Pour être juste envers cet homme rare, il faut regarder ses prédécesseurs. Ses défauts sautent aux yeux ; son dessin est sec ; il a soin de cacher toujours sous de longues draperies les extrémités de ses figures, et il a raison, car il s’en tire fort mal. Au total, ses tableaux ont l’air barbare.
Il n’est pas un de nos peintres qui ne se sente une immense supériorité sur le pauvre Giotto. Mais ne pourrait-il pas leur dire : Sans moi, qui suis si peu, vous seriez moins encore (Boursault). Il est sûr que quand un bourgeois de Paris prend un fiacre pour aller au spectacle, il est plus magnifique que les plus grands seigneurs de la cour de François Ier. (...) Faut-il conclure que le connétable de Montmorency ou l'amiral Bonnivet étaient des gens moins considérables dans l'État que le petit marchand de la rue Saint-Denis ?

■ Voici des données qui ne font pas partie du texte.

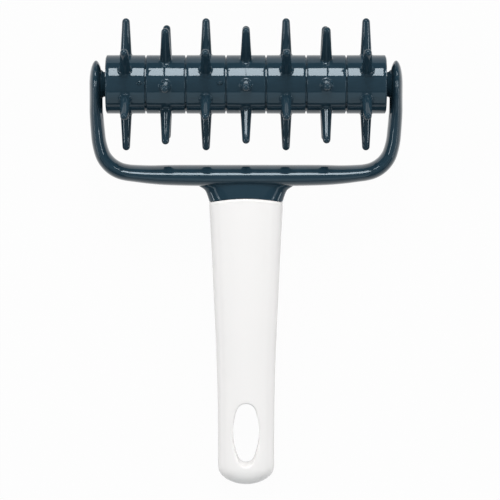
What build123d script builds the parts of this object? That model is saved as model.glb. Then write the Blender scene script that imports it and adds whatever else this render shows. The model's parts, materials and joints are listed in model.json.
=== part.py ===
from build123d import *
import math
import os

# Dough docker: a roller of spiked rings that turns in a two-armed yoke on a tapered handle.
# It is drawn flat first. X runs along the axle, +Y points from the handle to the roller and
# +Z is the face that looks up, with zero at the middle of the axle. Then it is tipped and
# lifted until it lies on a table, on its lowest spikes and on the end of its handle.

# Spiked rings
ring_count = 7
ring_gap = 0.5
hub_gap = 0.1
ring_wall = 2.0
ring_web = 2.2
barrel_diameter = 25.2
barrel_sides = 48
hub_diameter = 12.4
ring_rib_thickness = 1.5
ring_rib_recess = 1.2
spikes_per_ring = 6
spike_reach = 28.4
spike_root_diameter = 4.8
spike_tip_diameter = 3.3
spike_sides = 10

# A spike from its root to its tip. The root flares out by some of its own radius around the
# barrel's surface, and the tip is round: share of the tip's radius risen, and share of it left.
root_flare_share = 0.22
root_sink_share = 0.2
tip_station_shares = ((0.62, 0.79), (1.0, 0.34))

# Hollow ends of a ring
pocket_sides = 18
hub_sides = 6
ribs_per_end = 3

# Axle, a six-sided rod with a round journal at each end
key_sides = 6
axle_flats = 7.0
key_clearance = 0.1
journal_diameter = 6.0
journal_length = 4.6
journal_clearance = 0.05
end_clearance = 0.3

# Turn of the roller as it lies, in degrees: how far the spikes of the second, fourth and sixth
# ring lean to the handle, and where its play on the six-sided rod has left each ring
roller_lean = 5.0
ring_play_angles = (-1.8, 1.8, -1.8, 0.2, -1.8, -0.3, -1.8)

# Yoke
arm_span = 123.3
arm_thickness = 5.7
arm_depth = 14.0
eye_reach = 10.3
boss_diameter = 10.8
boss_rise = 1.225
bar_drop = 34.85
bar_thickness = 9.1
bar_depth = 16.8
collar_width = 32.0
collar_depth = 16.4

# Centre line of one half of the yoke, from the eye down the arm and along the bar to the middle.
# Each row: how far across of the arm's own distance, how far down of the bar's own distance, how
# far the thickness has gone from arm to bar, how far the depth has gone from arm to bar, and how
# much of the eye's extra depth is left.
yoke_station_shares = (
    (1.0, 0.0, 0.0, 0.0, 1.0),
    (1.0, 0.12, 0.0, 0.0, 0.82),
    (1.0, 0.21, 0.01, 0.0, 0.54),
    (0.999, 0.30, 0.05, 0.0, 0.28),
    (0.995, 0.405, 0.09, 0.0, 0.1),
    (0.990, 0.51, 0.12, 0.0, 0.0),
    (0.983, 0.621, 0.15, 0.04, 0.0),
    (0.967, 0.731, 0.21, 0.1, 0.0),
    (0.948, 0.804, 0.28, 0.16, 0.0),
    (0.918, 0.868, 0.35, 0.22, 0.0),
    (0.882, 0.916, 0.40, 0.29, 0.0),
    (0.841, 0.949, 0.42, 0.36, 0.0),
    (0.799, 0.966, 0.43, 0.45, 0.0),
    (0.755, 0.975, 0.46, 0.54, 0.0),
    (0.640, 0.990, 0.66, 0.74, 0.0),
    (0.500, 0.996, 0.90, 0.90, 0.0),
    (0.250, 1.0, 1.0, 1.0, 0.0),
    (0.0, 1.0, 1.0, 1.0, 0.0),
)

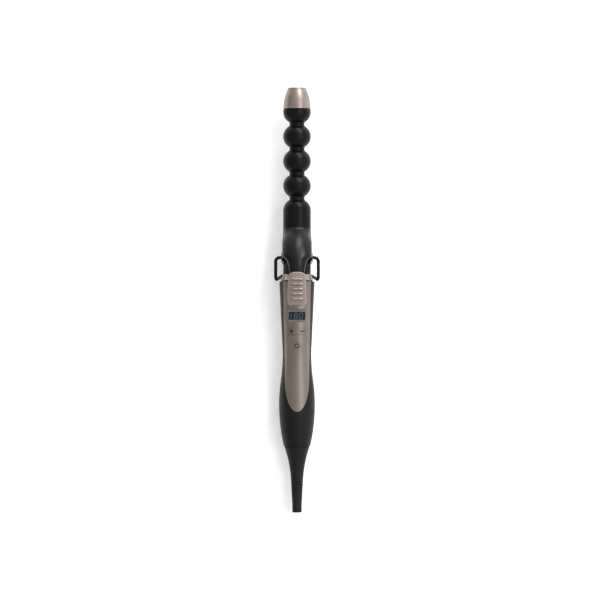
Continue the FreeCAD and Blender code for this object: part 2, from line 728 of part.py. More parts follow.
def make_thumb_rest():
    """Ribbed pad with a pocket for the fin's end, and the two screws that hold it."""
    side = pad("ThumbSide", "YZ_Plane", [
        ("-1 * thumb_top_back", "thumb_top - 1.2"), ("-1 * thumb_top_front", "thumb_top"),
        ("-1 * thumb_foot_front", "thumb_foot + 1.2"), ("-1 * thumb_foot_back", "thumb_foot")],
        "2 * thumb_half_width", True)
    front = pad("ThumbFront", "XZ_Plane", [
        ("-1 * thumb_half_width", "thumb_corner"),
        ("-1 * thumb_flat_half", "thumb_foot - 0.4", "thumb_foot_curve", 1),
        ("thumb_flat_half", "thumb_foot - 0.4"), ("thumb_half_width", "thumb_corner"),
        ("thumb_half_width", "thumb_spring", "thumb_crown_curve", 1), ("thumb_crown_half", "thumb_top + 0.5"),
        ("-1 * thumb_crown_half", "thumb_top + 0.5", "thumb_crown_curve", 1),
        ("-1 * thumb_half_width", "thumb_spring")], "60")
    rib = rod("ThumbRib", "rib_radius", "2 * rib_half_length", "-1 * rib_half_length", "0", "0", ALONG_X)
    rib_places = []
    for k in range(RIBS):
        drop = thumb_lean() * amount(f"thumb_top - rib_first - {k} * rib_pitch")
        rib_places.append(("0", f"-1 * thumb_top_front + 0.1 - {drop:.4f}", f"rib_first + {k} * rib_pitch"))
    ribs = copies("ThumbRibs", rib, rib_places)
    pocket = block("ThumbPocket", "-1 * pocket_half", "-1 * fin_end_front - 0.2", "fin_end - 0.2",
                   "2 * pocket_half", "3.1", "12")
    mouth = block("ThumbMouth", "-1 * pocket_half", "-1 * fin_end_front - 0.2", "fin_step - 0.2",
                  "2 * pocket_half", "4.6", "6")
    access = thumb_screw_rods("ThumbAccess", "thumb_screw_head + 0.1", "-34.8", "4.8")
    pilots = thumb_screw_rods("ThumbPilots", "thumb_screw_radius + 0.05", "-38", "8")
    body = common("ThumbBlock", side, front)
    piece("thumb_rest", cut("ThumbRest", fuse("ThumbRibbed", body, ribs), pocket, mouth, access, pilots))
    head_start = "thumb_screw_seat - 1.5"
    screw = turned("ThumbScrew", [
        ("0", head_start), ("thumb_screw_head", head_start), ("thumb_screw_head", "thumb_screw_seat"),
        ("thumb_screw_radius", "thumb_screw_seat"), ("thumb_screw_radius", "thumb_screw_end"),
        ("0", "thumb_screw_end")])
    put(screw, turn=TO_FRONT)
    piece("thumb_screws", copies("ThumbScrews", screw, [
        ("thumb_screw_offset", "0", "thumb_screw_height"),
        ("-1 * thumb_screw_offset", "0", "thumb_screw_height")]))


def thumb_lean():
    """How far the pad's face comes forward for each millimetre towards the tail."""
    return amount("thumb_foot_front - thumb_top_front") / amount("thumb_top - thumb_foot - 1.2")


def make_spring():
    """Leaf spring: held in the fin's hollow, its free end bears on the barrel below the pivot."""
    back = "-1 * spring_front + spring_thick"
    piece("clip_spring", pad("ClipSpring", "YZ_Plane", [
        (back, "spring_top"), (back, "spring_bend"), ("-1 * spring_touch_front + 0.45", "spring_touch"),
        ("-1 * spring_lip_front + spring_thick", "spring_lip"), ("-1 * spring_lip_front", "spring_lip + 0.1"),
        ("-1 * spring_touch_front", "spring_touch"), ("-1 * spring_front", "spring_bend - 0.1"),
        ("-1 * spring_front", "spring_top")], "spring_width", True))


# --- stand ------------------------------------------------------------------------------------------------

def bent_path(points, radii):
    """Straight runs joined by tangent arcs: one radius for each inner point."""
    edges = []
    start = points[0]
    for before, corner, after, radius in zip(points, points[1:], points[2:], radii):
        into = (corner - before).normalize()
        out = (after - corner).normalize()
        turn = into.getAngle(out)
        reach = radius * math.tan(turn / 2)
        first, last = corner - into * reach, corner + out * reach
        inward = (out - into).normalize()
        middle = corner + inward * (radius / math.cos(turn / 2) - radius)
        edges += [Part.LineSegment(start, first).toShape(), Part.Arc(first, middle, last).toShape()]
        start = last
    edges.append(Part.LineSegment(start, points[-1]).toShape())
    return Part.Wire(edges)


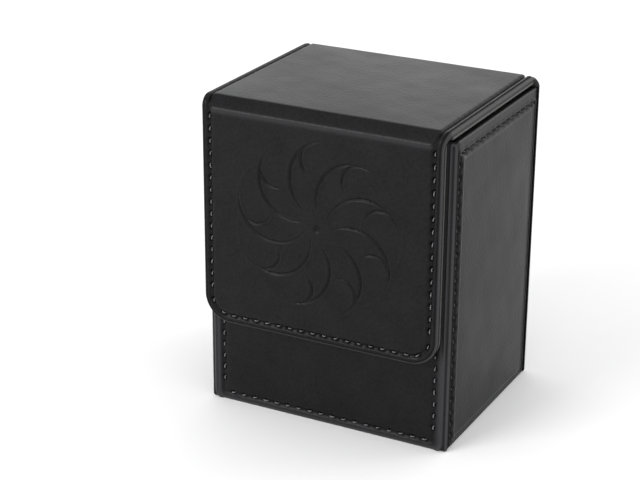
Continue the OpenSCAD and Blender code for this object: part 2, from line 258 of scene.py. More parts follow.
def sheet_mesh(name, bed, across, along, *, corner, roll, turn, relief, grid, back=None, open_ends=(0, 0),
               edge_wear_and_highlight=0.8):
    """A sheet on a bed as a closed mesh.

    across and along are its extents; corner is its corner radius, roll the radius of its turned
    edge, and turn how deep each edge goes down: left, right, start and end. relief(a, b) gives how
    far the face stands up, and its tone: 1 for painted shade, black as in a needle hole, -1 for a
    painted highlight, pale. grid holds the fine bands and steps. back is a thickness, for a sheet of
    even thickness, or None, for one filled behind. open_ends tells which of start and end are cut
    off square, where the next piece of the strip goes on. The last argument sets how pale the turned
    edges are painted, partly for their wear and partly as a painted highlight along the roll.
    """
    arc = roll * (math.pi / 2 - 1)
    left, right, start, end = (arc + depth - roll for depth in turn)
    a_bands, b_bands, fine, coarse = grid
    u = ruled(across[0] - left, across[1] + right, a_bands, fine, coarse)
    b_low = along[0] if open_ends[0] else along[0] - start
    b_high = along[1] if open_ends[1] else along[1] + end
    v = ruled(b_low, b_high, b_bands, fine, coarse)
    grid_u, grid_v = np.meshgrid(u, v, indexing="ij")

    past_a = np.maximum(grid_u - across[1] + corner, 0) - np.maximum(across[0] + corner - grid_u, 0)
    past_end = 0 if open_ends[1] else np.maximum(grid_v - along[1] + corner, 0)
    past_start = 0 if open_ends[0] else np.maximum(along[0] + corner - grid_v, 0)
    past_b = past_end - past_start
    p, q = np.abs(past_a), np.abs(past_b)
    most = np.maximum(p, q)
    ratio = np.minimum(p, q) / np.maximum(most, 1e-9)
    bearing = np.where(p >= q, ratio, 2 - ratio) * math.pi / 4
    lean = np.clip((most - corner + roll) / roll, 0, math.pi / 2)
    reach = np.where(most < corner - roll, most, corner - roll + roll * np.sin(lean))
    wall = np.maximum(most - corner + roll - roll * math.pi / 2, 0)
    sink = roll * (1 - np.cos(lean)) + wall

    lean_a = np.sign(past_a) * np.sin(lean) * np.cos(bearing)
    lean_b = np.sign(past_b) * np.sin(lean) * np.sin(bearing)
    a = grid_u - past_a + np.sign(past_a) * reach * np.cos(bearing)
    b = grid_v - past_b + np.sign(past_b) * reach * np.sin(bearing)
    height, tone = relief(a, b)
    height = height * np.cos(lean)
    face = bed.place(a + height * lean_a, b + height * lean_b, height * np.cos(lean) - sink)
    # Painted highlight and wear: turned edges, and places of negative tone, are painted pale; positive
    # tone is painted shade, darkening to black
    wear_and_highlight = np.maximum(np.sin(2 * lean) * edge_wear_and_highlight, -tone)
    painted_shade = np.maximum(tone, 0)

    rows, columns = len(u), len(v)
    index = np.arange(rows * columns).reshape(rows, columns)
    corners = (index[:-1, :-1], index[1:, :-1], index[1:, 1:], index[:-1, 1:])
    quads = np.stack([c.ravel() for c in corners], axis=1)
    points, faces, backs = face.reshape(-1, 3), quads.tolist(), []
    if back is None:
        ends = [index[:, 0].tolist(), index[:, -1].tolist()]
        sides = [
            [index[0, j], index[0, j + 1], index[-1, j + 1], index[-1, j]] for j in range(columns - 1)
        ]
        if open_ends[0]:
            backs.append(ends[0][::-1])
        else:
            sides[0] = ends[0][::-1] + [index[0, 1], index[-1, 1]]
        if open_ends[1]:
            backs.append(ends[1])
        else:
            sides[-1] = ends[1] + [index[-1, -2], index[0, -2]]
        backs += sides
    else:
        inner = bed.place(a - back * lean_a, b - back * lean_b, -sink - back * np.cos(lean))
        points = np.concatenate([points, inner.reshape(-1, 3)])
        shift = rows * columns
        backs += (quads[:, ::-1] + shift).tolist()
        rim = [index[:-1, 0], index[-1, :-1], index[:0:-1, -1], index[0, :0:-1]]
        loop = np.concatenate(rim)
        after = np.roll(loop, -1)
        backs += np.stack([after, loop, loop + shift, after + shift], axis=1).tolist()
        wear_and_highlight = np.concatenate([wear_and_highlight.ravel(), np.zeros(shift)])
        painted_shade = np.concatenate([painted_shade.ravel(), np.zeros(shift)])
    faces += backs
    if bed.mirrored:
        faces = [list(reversed(f)) for f in faces]
    material_index = np.zeros(len(faces), np.int32)
    material_index[len(quads):] = 1
    return build(name, points, faces, material_index, {"wear_and_highlight": wear_and_highlight, "painted_shade": painted_shade})


def build(name, points, faces, material_index=None, attributes=None):
    """A linked object from points and faces, smooth except over its sharp edges."""
    mesh = bpy.data.meshes.new(name)
    mesh.from_pydata([tuple(p) for p in points.tolist()], [], [[int(i) for i in f] for f in faces])
    if material_index is not None:
        mesh.polygons.foreach_set("material_index", material_index)
    for key, values in (attributes or {}).items():
        attribute = mesh.attributes.new(key, "FLOAT", "POINT")
        attribute.data.foreach_set("value", values.ravel().astype(np.float32))
    mesh.polygons.foreach_set("use_smooth", np.ones(len(faces), bool))
    mesh.set_sharp_from_angle(angle=math.radians(50))
    mesh.update()
    piece = bpy.data.objects.new(name, mesh)
    bpy.context.scene.collection.objects.link(piece)
    return piece


def finish_piece(piece, materials, nodes, body=None):
    """Gives a piece its materials, the CAD nodes it stands for and the body it rides on."""
    for material in materials:
        piece.data.materials.append(material)
    if nodes:
        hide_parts(*nodes)
    if body:
        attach(piece, body)
    return piece


# ---------- stitches ----------


def stitches(node):
    """Middle and half-length of every stitch of a CAD node, as two arrays of points."""
    mesh = bmesh.new()
    mesh.from_mesh(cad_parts[node].data)
    bmesh.ops.remove_doubles(mesh, verts=mesh.verts, dist=1e-6)
    mesh.verts.ensure_lookup_table()
    seen, middles, halves = set(), [], []
    for first in mesh.verts:
        if first.index in seen:
            continue
        group, queue = [], [first]
        seen.add(first.index)
        while queue:
            vertex = queue.pop()
            group.append(vertex.co)
            for edge in vertex.link_edges:
                other = edge.other_vert(vertex)
                if other.index not in seen:
                    seen.add(other.index)
                    queue.append(other)
        cloud = np.array([tuple(co) for co in group])
        middle = cloud.mean(axis=0)
        _, _, axes = np.linalg.svd(cloud - middle)
        reach = np.abs((cloud - middle) @ axes[0]).max()
        # Every stitch points up, or to the right where it lies level
        way = axes[0] * (1 if axes[0][2] + 0.5 * axes[0][0] + 0.25 * axes[0][1] > 0 else -1)
        middles.append(middle)
        halves.append(way * reach)
    mesh.free()
    return np.array(middles), np.array(halves)


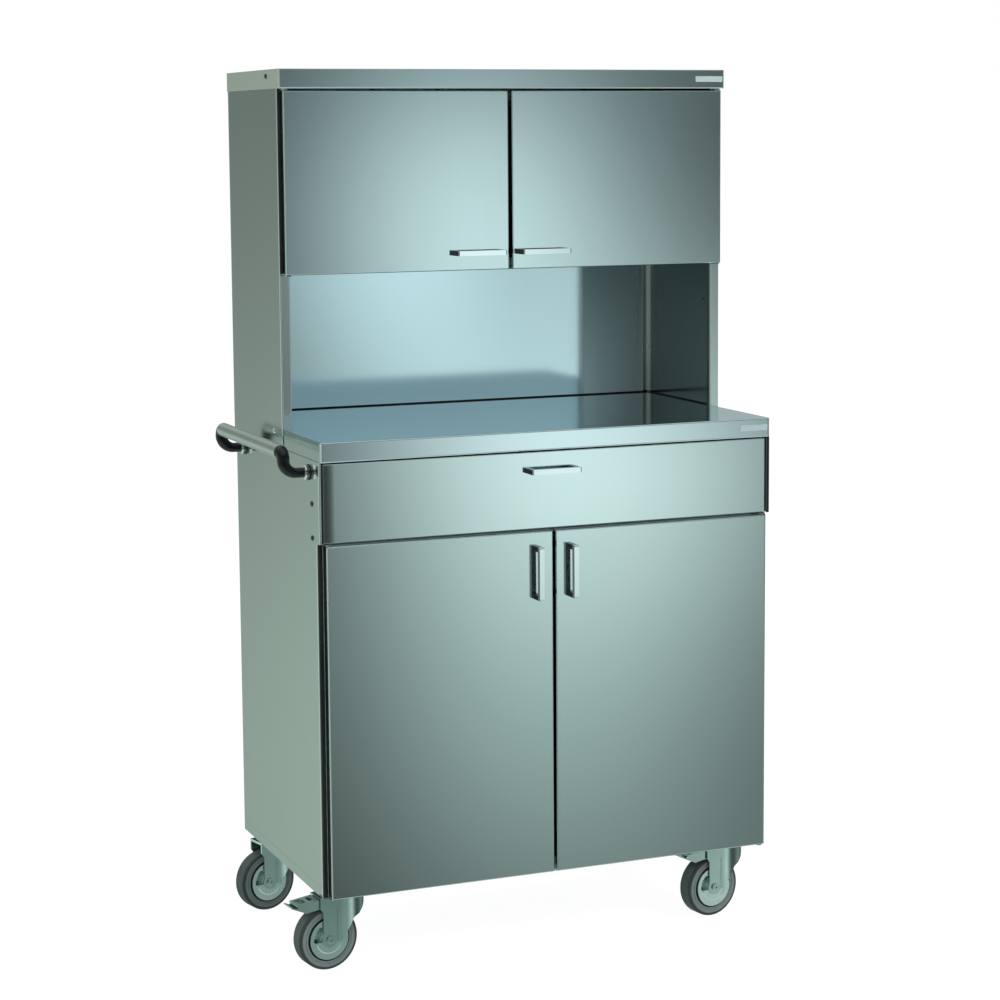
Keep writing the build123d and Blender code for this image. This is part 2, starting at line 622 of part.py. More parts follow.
def tyre():
    """Solid tyre with a rounded shoulder and a ring groove each side of a flat tread."""
    width = WHEEL_RADIUS - RIM_RADIUS
    section = Pos((WHEEL_RADIUS + RIM_RADIUS) / 2, 0) * Rectangle(width, 2 * TREAD_HALF)
    section = fillet(section.vertices().group_by(Axis.X)[-1], SHOULDER)
    radius, across, depth = TYRE_GROOVE
    for side in (-1, 1):
        section -= Pos(radius, side * TREAD_HALF) * Rectangle(across, 2 * depth)
    return Pos(-TRAIL, 0, WHEEL_RADIUS) * revolve(section, axis=Axis.Y)


def brake_pedal():
    """Pedal folded from plate: two cheeks on the cross pin, a press blade above, a lift blade below."""
    cheek = make_face(Polyline((-44, 139), (-54, 143.5), (-103, 138), (-106, 131), (-86, 122),
                               (-46, 127), close=True))
    near = Plane.XZ.offset(PEDAL_HALF) * cheek
    cheeks = extrude(near, amount=-2) + mirror(extrude(near, amount=-2), about=Plane.XZ)
    press = make_face(Polyline((-60, 142.8), (-60, 145.6), (-106, 140.4), (-106, 137.6), close=True))
    lift = make_face(Polyline((-84, 121), (-84, 124), (-117, 138.5), (-117.6, 135.8), close=True))
    blade = extrude(Plane.XZ * press, amount=PEDAL_HALF, both=True)
    for x, length, width in PEDAL_WINDOWS:
        blade -= Pos(x, 0, 130) * extrude(RectangleRounded(length, width, 2.5), amount=20)
    body = cheeks + blade + extrude(Plane.XZ * lift, amount=PEDAL_HALF, both=True)
    x, z = PEDAL_PIVOT
    return body - crosswise(PEDAL_PIN_RADIUS + PIN_CLEARANCE, x, z, -LEG_OUTER, LEG_OUTER)


def caster_place(corner):
    """Where a corner's king pin stands, turned to the way its wheel trails."""
    x = -CASTOR_X if corner.endswith("left") else CASTOR_X
    y = CASTOR_Y[0] if corner.startswith("front") else CASTOR_Y[1]
    return Pos(x, y, 0) * Rot(0, 0, REST_ANGLES[corner])


# Saving

def save(name, solids):
    """One file for a piece, or for a group of alike pieces, in the finished part's frame."""
    pieces = solids if isinstance(solids, list) else [solids]
    moved = [Pos(-ORIGIN_X, -ORIGIN_Y, 0) * piece for piece in pieces]
    shape = moved[0] if len(moved) == 1 else Compound(children=moved)
    export_step(shape, os.path.join("parts", name + ".step"))


def save_pair(name, left):
    save(name + "_left", left)
    save(name + "_right", mirrored(left))


def save_base():
    save_pair("base_side", base_side())
    save("base_back", base_back())
    save("base_floor", base_floor())
    save("caster_rails", caster_rails())
    save("drawer_divider", drawer_divider())
    save("base_shelf", base_shelf())
    save("shelf_pegs", shelf_pegs())
    save("worktop", worktop())
    save("worktop_stiffeners", worktop_stiffeners())
    y = DOOR_THICK / 2
    save("base_hinge_lugs", hinge_lugs(DOOR_EDGE, DOOR_PIVOT_INSET, y, DOOR_FRAME_Y, DOOR_BOTTOM, DOOR_TOP))


def save_hutch():
    save_pair("hutch_side", hutch_side())
    save("hutch_back", hutch_back())
    save("hutch_floor", hutch_floor())
    save("hutch_cap", hutch_cap())
    y = HUTCH_DOOR_Y + HUTCH_DOOR_THICK / 2
    save("hutch_hinge_lugs", hinge_lugs(HUTCH_DOOR_EDGE, HUTCH_PIVOT_INSET, y, HUTCH_FRAME_Y,
                                        HUTCH_DOOR_BOTTOM, HUTCH_DOOR_TOP))


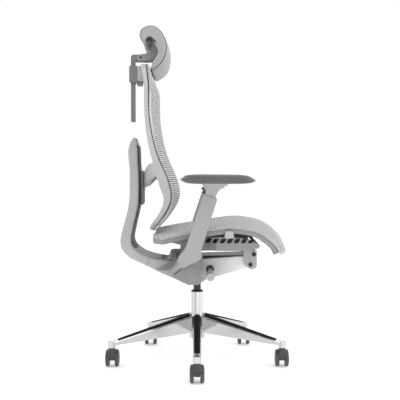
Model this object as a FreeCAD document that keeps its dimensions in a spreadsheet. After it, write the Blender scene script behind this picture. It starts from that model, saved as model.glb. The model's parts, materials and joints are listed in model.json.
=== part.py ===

Alors, la touche personnelle de Stendhal. La langue, rapide, élégante, brillante. La louange des Italiens pour mieux déplorer l’insuffisance des artistes et des spectateurs français. L’athéisme, particulièrement sensible face aux œuvres de Michel-Ange (Pietà et fresques de la Sixtine) ou face à la Cène de Léonard de Vinci :

Léonard de Vinci, La Cène, 1495-1497,
 Réfectoire du couvent santa Maria della Grazie (Milan)
image RMN
Il s’agissait de représenter ce moment si tendre où Jésus, à ne le considérer que comme un jeune philosophe entouré de ses disciples la veille de sa mort, leur dit avec attendrissement : « En vérité, je vous le dis, l’un de vous doit me trahir. » Une âme aussi aimante dut être profondément touchée, en songeant que parmi douze amis qu’il s’était choisis, avec lesquels il se cachait pour fuir une injuste persécution, qu’il avait voulu voir réunis ce jour-là en un repas fraternel, emblème de la réunion des cœurs et de l’amour universel qu’il voulait établir sur la terre, il se trouvait cependant un traître qui, pour une somme d’argent, allait le livrer à ses ennemis. Une douleur aussi sublime et aussi tendre demandait, pour être exprimée en peinture, la disposition la plus simple, qui permît à l’attention de se fixer tout entière sur les paroles que Jésus prononce en ce moment. Il fallait une grande beauté dans les têtes des disciples, et une rare noblesse dans leurs mouvements, pour faire sentir que ce n’était pas une vile crainte de la mort qui affligeait Jésus.

Beaucoup de sensibilité dans certains textes (le Corrège, Michel-Ange), un immense amour de la peinture, une envie irrésistible d’Italie, font le charme de ce livre.
Je vous conseille cette édition, magnifiquement illustrée. Et voici la 2e pierre au challenge Stendhal lancé par l'amie George.


10 commentaires:

grillon a dit…

Une découverte pour moi ... un livre à mettre dans sa bibliothèque et à consulter régulièrement ! Merci !
À vrai dire, toujours attirée par les artistes du Nord, je lis beaucoup moins d'ouvrages autour de la peinture italienne, mais cet été j'ai découvert avec ravissement un livre du philosophe Paul Veyne traitant de cette peinture, " Mon musée imaginaire " , et cela m'ouvre des horizons.
Bonne semaine !

Aymeline a dit…

Je le lirai bien il a l'air très intéressant :)

nathalie a dit…

Mais oui, comment se priver de la peinture italienne ? C'est un beau livre intéressant.

Alex Mot-à-Mots a dit…

Cela ne m'étonne pas que Henri-Georges ai écrit un livre sur l'art italien.

nathalie a dit…

Ce n'est tellement pas étonnant qu'il en a écrit plusieurs, en reprenant ses notes (commentaire à venir).

Les Livres de George a dit…

Belle idée que de lire cet ouvrage de Stendhal peu connu et qui témoigne de son admiration (sa passion) pour l'Italie ! j'ai repris ton lien pour le challenge !

nathalie a dit…

Oui, j'ai mis le lien parmi les commentaires de ton billet récapitulatif sur ce challenge.

ysa a dit…

Franchement je me suis dit que ma culture ne dépassait pas les pages du dictionnaire Larousse des années 1960... Donc même pas la peine d’essayer .j'ai lu et le seul terme de "très connu" m'a clouée sur place.

sophie57 a dit…

très intéressant ce billet(ça change da rentrée littéraire ;), surtout pour une fan de Stendhal comme moi!

nathalie a dit…

Ah oui, ce n'est pas récent, récent (bientôt 200 ans) mais ça reste totalement incontournable.